De este orden es el enojo que nos produce la estúpida interpelación moral de Bernard-Henri-Lévy. Antes de la intervención militar de la OTAN en Libia, Lévy había solicitado a Francia (y a todo Occidente, supongo) no dejar sola a la rebelión, ya que a diferencia de los líderes de Egipto y Túnez, Gadafi iba a resultar un dictador mucho más duro, y los rebeldes podían ser derrotados y masacrados. Pues un liberal o un derechista superados saben bien que la euroizquierda civilizada es pusilánime y no tiene la menor idea de qué hacer si hay que desplegar la fuerza militar para defender al débil. Pues todavía sigue luchando contra los fantasmas del colonialismo, las intervenciones y las masacres. La solicitud de Lévy solamente podía ser cínica o tonta (y seguramente era cínica y tonta). Sarkozy le hizo caso, ciertamente, pues en realidad era Lévy quien le hacía caso a Sarkozy, y todos lo sabíamos ya. Así se lograba, paradójicamente, con el pretexto de intervenir para defender la revuelta libertaria en una cruzada militar en la defensa del débil en apuros, que su Francia y el Occidente armado y en crisis crearan no una zona de exclusión de Gadafi y su “locura asesina”, sino un muro de contención de la rebelión en el mundo árabe.  La guerra no es la continuación de la política por otros medios, como decía Claussewitz. Es su clausura: el fin sin medios.
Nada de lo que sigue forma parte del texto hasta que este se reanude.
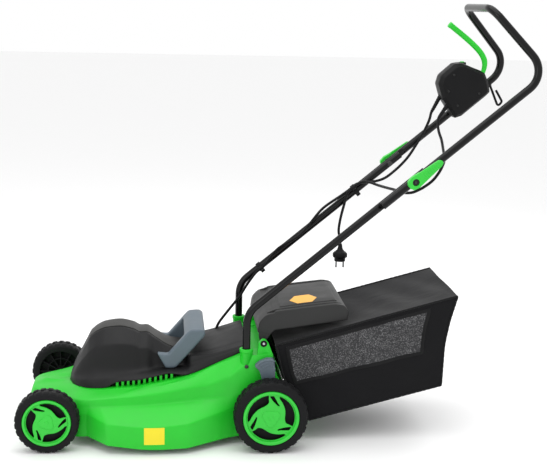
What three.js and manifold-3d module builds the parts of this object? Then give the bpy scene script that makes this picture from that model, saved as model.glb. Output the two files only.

Conviene no olvidar que mientras Obama ocupa cada vez con mayor dificultad el lugar del buen multiculturalista, demócrata y piola, Sarkozy, excitadísimo con su pequeño protagonismo, es un tránsfuga reaccionario y agresivo cuya campaña electoral otro tránsfuga llamado Gadafi dice haber financiado. Y así como David Cameron se suma al ataque, Merkel se abstiene o Zapatero izquierdista colabora. El Primer Mundo ya no muestra, como quieren tantos utopistas liberales, ni izquierdas ni derechas. Pero este nuevo mundo posconciliar no está unido por el pacífico imaginario democrático tolerante radical que todavía quiere encarnar Obama, y del que el propio Gadafi fue un signo floclórico en la década pasada, sino por lo real violento de los recursos energéticos privados y de las armas que arrebatan o defienden.